Does Bitcoin at $100,000 Signal a Last Laugh for HODLers?

What is there to say with Bitcoin at $100,000 for those of us who thought $10,000 looked nuts. After 15 years of cryptocurrency boom-and-bust cycles, rags-to-riches (and back to rags) stories, scams and bankruptcies, a carnival mood is back and hushing us naysayers.

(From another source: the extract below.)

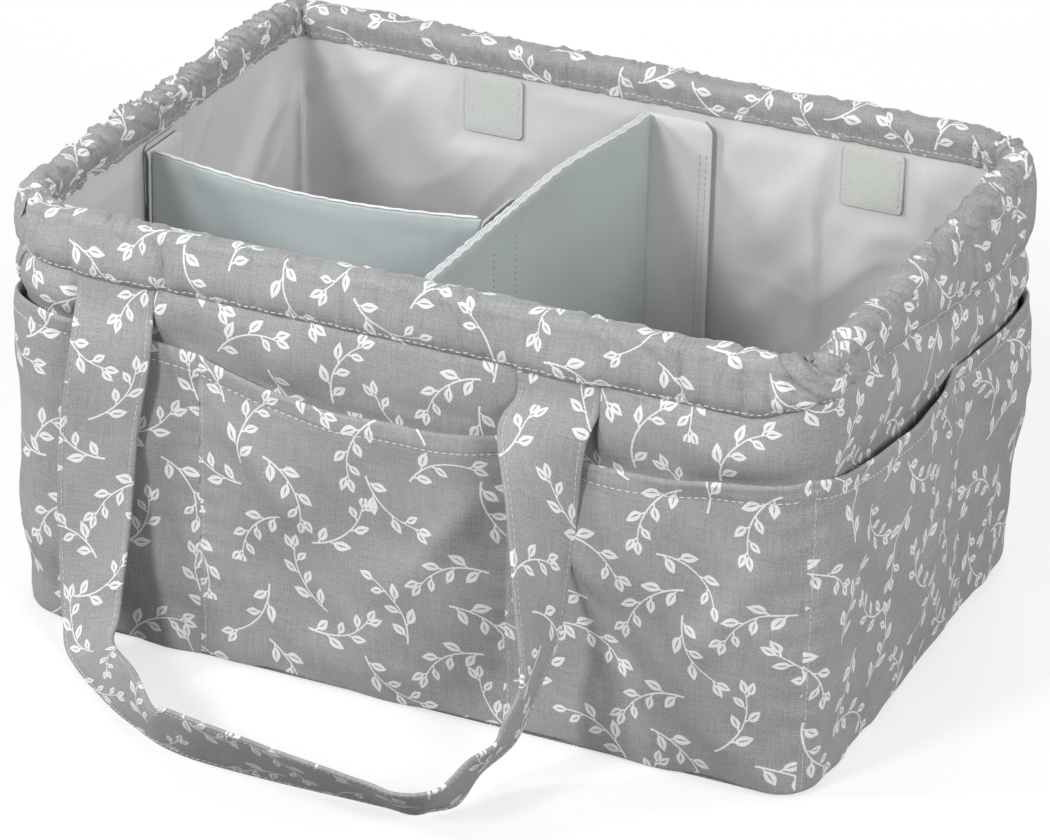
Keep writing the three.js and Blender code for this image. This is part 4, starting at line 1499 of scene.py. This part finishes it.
# All rows but the first two and the last two are rounded results of a least-squares fit of the strap's
# two edges to its outlines on the photograph, and weren't chosen by hand.
STRAP_STATIONS = (
    (-0.5, 0.02885, 1, (1, 0, 0)),
    (-0.5, 0.04808, 0.94, (1, 0, 0)),
    (-0.491, 0.128, 0.828, (1, 0.09, 0)),
    (-0.516, 0.143, 0.592, (1, 0.06, 0.13)),
    (-0.524, 0.159, 0.371, (1, -0.03, 0.15)),
    (-0.521, 0.2, 0.189, (1, -0.19, 0.28)),
    (-0.509, 0.252, 0.079, (1, -0.28, 0.44)),
    (-0.48, 0.352, 0.016, (1, -0.41, 0.69)),
    (-0.342, 0.604, 0.012, (0.78, -0.48, 1)),
    (-0.242, 0.751, 0.012, (0.84, -0.83, 1)),
    (-0.154, 0.85, 0.011, (0.29, -0.62, 1)),
    (-0.002, 0.909, 0.019, (0.12, -0.67, 1)),
    (0.303, 0.9135, 0.019, (0.2, -0.99, 1)),
    (0.39, 0.9135, 0.013, (0.23, -1, 0.92)),
    (0.44, 0.842, 0.012, (0.55, -0.9, 1)),
    (0.472, 0.709, 0.011, (0.37, -0.48, 1)),
    (0.493, 0.579, 0.052, (0.56, -0.7, 1)),
    (0.5185, 0.489, 0.114, (0.27, -1, 0.91)),
    (0.539, 0.401, 0.226, (0.2, -1, 0.72)),
    (0.535, 0.322, 0.382, (-0.29, -1, 0.82)),
    (0.508, 0.206, 0.621, (-0.89, -1, 0.84)),
    (0.488, 0.131, 0.85, (-1, -0.2, 0.14)),
    (0.5025, 0.04808, 0.94, (-1, 0, 0)),
    (0.5, 0.02885, 1, (-1, 0, 0)),
)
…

Politicians are joining the party: Donald Trump is appointing pro-crypto officials, eyeing a Bitcoin reserve and even hawking his own coin. So are punters, who are trying their hand and losing their shirts in the risky meme coin market. Like the 18th-century carnival of Rome attended by the poet Goethe — where all mad and foolish behavior save knifing and brawling was allowed — it’s the mystified tourists who are in the minority.

bitcoin reaches

Right now, it’s Anthony Scaramucci of all people whose analysis makes the most sense: Bitcoin’s new milestone shows it’s gained wider acceptance as a tradable asset and portfolio investment, offering both big gains and gut-wrenching drawdowns (the last peak-to-trough fall after Covid-19 was around 76%). The flipside of having no intrinsic value and a decentralized architecture with a huge energy footprint means that nobody’s using Bitcoin to buy their groceries, though: Only 7% of US consumers hold Bitcoin, according to Deutsche Bank AG research, and a survey published last month by the UK Financial Conduct Authority found only 16% of people who owned cryptocurrencies used them for payments. Skeptics focus on the lack of real-world adoption — yet it’s speculators banking on so-called digital gold who’ve come out richer.